6. @jaybaer: How does real-time search impact social media marketing?

  • @danzarrella: It strengthens the link between SEO and social media marketing, and makes crisis management in social media even more important.

7. @jaybaer: Are retweets the purest measure of social influence at this point?

  • @danzarrella: They can be gamed. I like a combined metric of retweets and replies for Twitter influence measurement, but RTs are elegant.

8. @jaybaer: In a Twitter 20 interview, @mackcollier said he felt RTing was more valuable to authors than commenting on their blog. True?

  • @danzarrella: I agree 110%. It’s commenting plus promotion. Though its hard to use for longer discussion/feedback.

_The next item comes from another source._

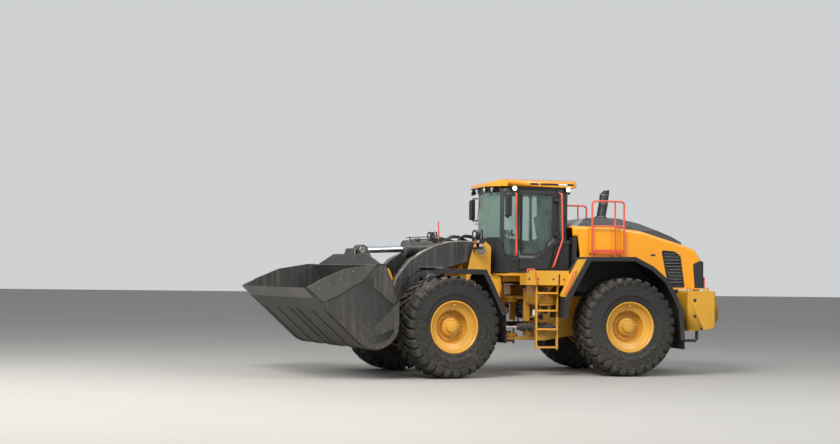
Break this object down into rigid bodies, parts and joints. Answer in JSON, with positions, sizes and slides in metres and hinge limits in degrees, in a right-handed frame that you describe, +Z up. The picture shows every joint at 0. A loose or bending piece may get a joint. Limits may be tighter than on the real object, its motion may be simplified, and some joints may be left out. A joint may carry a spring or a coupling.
{
  "type": "articulated wheel loader",
  "caption": "Articulated wheel loader of the 33 tonne class with a racked bucket, standing on its wheels.",
  "frame": {"origin": "centre of the footprint, on the ground", "axes": "+X forward along the rear frame, +Y left, +Z up"},
  "size_m": [9.19, 4.158, 3.745],
  "materials": {
    "hood_paint": "gloss enamel, orange yellow",
    "weight_paint": "enamel on cast weight, mustard yellow",
    "roof_paint": "enamel, yellow",
    "rim_paint": "dusty enamel, mustard yellow",
    "frame_paint": "dusty enamel, mustard yellow",
    "arm_paint": "dark grey enamel with dust",
    "bucket_steel": "worn dark grey enamel with dust",
    "cylinder_paint": "dark grey enamel",
    "rod_chrome": "hard chrome, ground",
    "pin_steel": "machined steel",
    "casting": "dark painted casting",
    "tyre_rubber": "dusty rubber",
    "black_plastic": "moulded, dusty",
    "cover_plastic": "glossy dark grey",
    "cab_paint": "satin black enamel",
    "window_glass": "green tinted",
    "seat_fabric": "woven, dark grey",
    "rail_paint": "enamel, orange red",
    "lamp_housing": "clear lens on black housing",
    "red_lens": "ribbed red lens",
    "exhaust_steel": "heat proof black paint"
  },
  "bodies": {
    "rear_unit": {"rear_frame": "weight_paint", "pivot_pins": "pin_steel", "rear_axle": "casting", "engine_block": "casting", "counterweight": "weight_paint", "cab_frame": "cab_paint", "cab_glass": "window_glass", "cab_skirts": "black_plastic", "cab_roof": "roof_paint", "seat": "seat_fabric", "steering_column": "black_plastic", "side_console": "black_plastic", "work_lamps": "lamp_housing", "mirrors": "black_plastic", "cab_deck": "cab_paint", "side_tanks": "cab_paint", "handrails": "rail_paint", "rear_fenders": "black_plastic", "side_steps": "frame_paint", "tail_stays": "black_plastic"},
    "front_unit": {"front_frame": "frame_paint", "frame_pins": "pin_steel", "front_axle": "casting", "headlamps": "black_plastic", "front_fenders": "black_plastic"},
    "lift_arm": {"lift_arms": "arm_paint", "rocker_pin": "pin_steel"},
    "bucket": {"bucket": "bucket_steel", "cutting_edges": "bucket_steel", "attachment_bracket": "arm_paint", "bucket_pins": "pin_steel"},
    "rocker": {"rocker": "arm_paint"},
    "link": {"link": "arm_paint"},
    "tilt_barrel": {"tilt_barrel": "cylinder_paint"},
    "tilt_rod": {"tilt_rod": "rod_chrome"},
    "lift_barrels": {"lift_barrels": "cylinder_paint"},
    "lift_rods": {"lift_rods": "rod_chrome"},
    "steer_barrel_left": {"steer_barrel_left": "cylinder_paint"},
    "steer_rod_left": {"steer_rod_left": "rod_chrome"},
    "steer_barrel_right": {"steer_barrel_right": "cylinder_paint"},
    "steer_rod_right": {"steer_rod_right": "rod_chrome"},
    "wheel_front_left": {"tyre_front_left": "tyre_rubber", "rim_front_left": "rim_paint"},
    "wheel_front_right": {"tyre_front_right": "tyre_rubber", "rim_front_right": "rim_paint"},
    "wheel_rear_left": {"tyre_rear_left": "tyre_rubber", "rim_rear_left": "rim_paint"},
    "wheel_rear_right": {"tyre_rear_right": "tyre_rubber", "rim_rear_right": "rim_paint"},
    "door": {"cab_door": "cab_paint", "door_glass": "window_glass"},
    "hood": {"hood": "hood_paint", "hood_cover": "cover_plastic", "side_grilles": "black_plastic", "rear_grille": "black_plastic", "tail_lights": "red_lens", "lamp_guards": "rail_paint", "exhaust_stack": "exhaust_steel"}
  },
  "joints": [
    {"name": "articulation", "type": "hinge", "parent": "rear_unit", "child": "front_unit", "pos_m": [-0.56436, -0.49897, 1.07], "axis": [0, 0, 1], "range_deg": [-47.3, 26.7]},
    {"name": "lift", "type": "hinge", "parent": "front_unit", "child": "lift_arm", "pos_m": [0.37033, -0.32911, 2.37], "axis": [0.1788, -0.9839, 0], "range_deg": [-5, 88]},
    {"name": "tilt", "type": "hinge", "parent": "lift_arm", "child": "bucket", "pos_m": [2.43649, 0.04638, 0.6], "axis": [-0.1788, 0.9839, 0], "range_deg": [-1, 88]},
    {"name": "rocker_swing", "type": "hinge", "parent": "lift_arm", "child": "rocker", "pos_m": [2.15116, -0.00548, 1.54], "axis": [0.1788, -0.9839, 0], "range_deg": [-1.55, 49.93]},
    {"name": "link_swing", "type": "hinge", "parent": "rocker", "child": "link", "pos_m": [1.81664, -0.06627, 1.2], "axis": [0.1788, -0.9839, 0], "range_deg": [-23.11, 0.72]},
    {"name": "tilt_cylinder_swing", "type": "hinge", "parent": "front_unit", "child": "tilt_barrel", "pos_m": [0.44904, -0.31481, 2.419], "axis": [0.1788, -0.9839, 0], "range_deg": [-7.12, 93.31]},
    {"name": "tilt_stroke", "type": "slide", "parent": "tilt_barrel", "child": "tilt_rod", "axis": [0.9831, 0.1787, -0.0401], "range_m": [-0.75637, 0.02342]},
    {"name": "lift_cylinder_swing", "type": "hinge", "parent": "front_unit", "child": "lift_barrels", "pos_m": [0.12436, -0.37381, 1], "axis": [0.1788, -0.9839, 0], "range_deg": [-2.92, 38.18]},
    {"name": "lift_stroke", "type": "slide", "parent": "lift_barrels", "child": "lift_rods", "axis": [0.8287, 0.1506, 0.5391], "range_m": [-0.0792, 1.03747]},
    {"name": "steer_swing_left", "type": "hinge", "parent": "rear_unit", "child": "steer_barrel_left", "pos_m": [-1.34436, 0.06103, 0.905], "axis": [0, 0, 1], "range_deg": [-14.86, 8.58]},
    {"name": "steer_stroke_left", "type": "slide", "parent": "steer_barrel_left", "child": "steer_rod_left", "axis": [0.9998, -0.0185, 0], "range_m": [-0.24018, 0.41575]},
    {"name": "steer_swing_right", "type": "hinge", "parent": "rear_unit", "child": "steer_barrel_right", "pos_m": [-1.34436, -1.05897, 0.905], "axis": [0, 0, 1], "range_deg": [-14.86, 8.58]},
    {"name": "steer_stroke_right", "type": "slide", "parent": "steer_barrel_right", "child": "steer_rod_right", "axis": [0.9909, 0.1343, 0], "range_m": [-0.41575, 0.24018]},
    {"name": "wheel_front_left", "type": "hinge", "parent": "front_unit", "child": "wheel_front_left", "pos_m": [1.12489, 1.02767, 0.94], "axis": [-0.1788, 0.9839, 0], "continuous": true},
    {"name": "wheel_front_right", "type": "hinge", "parent": "front_unit", "child": "wheel_front_right", "pos_m": [1.55402, -1.33365, 0.94], "axis": [-0.1788, 0.9839, 0], "continuous": true},
    {"name": "wheel_rear_left", "type": "hinge", "parent": "rear_unit", "child": "wheel_rear_left", "pos_m": [-2.49936, 0.70103, 0.94], "axis": [0, 1, 0], "continuous": true},
    {"name": "wheel_rear_right", "type": "hinge", "parent": "rear_unit", "child": "wheel_rear_right", "pos_m": [-2.49936, -1.69897, 0.94], "axis": [0, 1, 0], "continuous": true},
    {"name": "cab_door", "type": "hinge", "parent": "rear_unit", "child": "door", "pos_m": [-1.25436, 0.37103, 2.71], "axis": [0, 0, 1], "range_deg": [0, 85]},
    {"name": "hood_lid", "type": "hinge", "parent": "rear_unit", "child": "hood", "pos_m": [-4.33936, -0.49897, 1.712], "axis": [0, -1, 0], "range_deg": [0, 50]}
  ],
  "couplings": [
    {"joint": "rocker_swing", "follows": "tilt", "ratio": 0.5561},
    {"joint": "link_swing", "follows": "tilt", "ratio": -0.2574},
    {"joint": "tilt_cylinder_swing", "follows": "lift", "ratio": 1.0384},
    {"joint": "tilt_stroke", "follows": "tilt", "m_per_rad": -0.4827},
    {"joint": "lift_cylinder_swing", "follows": "lift", "ratio": 0.42493},
    {"joint": "lift_stroke", "follows": "lift", "m_per_rad": 0.66151},
    {"joint": "steer_swing_left", "follows": "articulation", "ratio": 0.30462},
    {"joint": "steer_stroke_left", "follows": "articulation", "m_per_rad": -0.48833},
    {"joint": "steer_swing_right", "follows": "articulation", "ratio": 0.30462},
    {"joint": "steer_stroke_right", "follows": "articulation", "m_per_rad": 0.48833}
  ]
}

9. @jaybaer: Quite a bit of debate out there on tweeting similar stuff multiple times. Does this tactic work?

  • @danzarrella: All the data I’ve seen says it does work, but you have to weigh this against the idea that you may annoy a follower or two.
  • But be careful to tweet different points from a blog post. If you’re tweeting a post multiple times, don’t duplicate tweets.

10. @jaybaer: You’ve also written that the more you tweet, the fewer clicks you’ll receive. Can you elaborate on that?

  • @danzarrella: if you tweet lots of links in a short period of time, each link will have a lower clickthrough percentage.
  • To maximize CTR, you should avoid “link fatigue” and space our your link tweets.
  • If your followers see 100s of links fly through their timeline, they’re not likely to pay attention to any individual one.

11. @jaybaer: Do tweets with linked photos/videos get more or fewer clicks?

  • @danzarrella: I’ve never done any research into that, but it is a very interesting idea. I’ll have to check it out.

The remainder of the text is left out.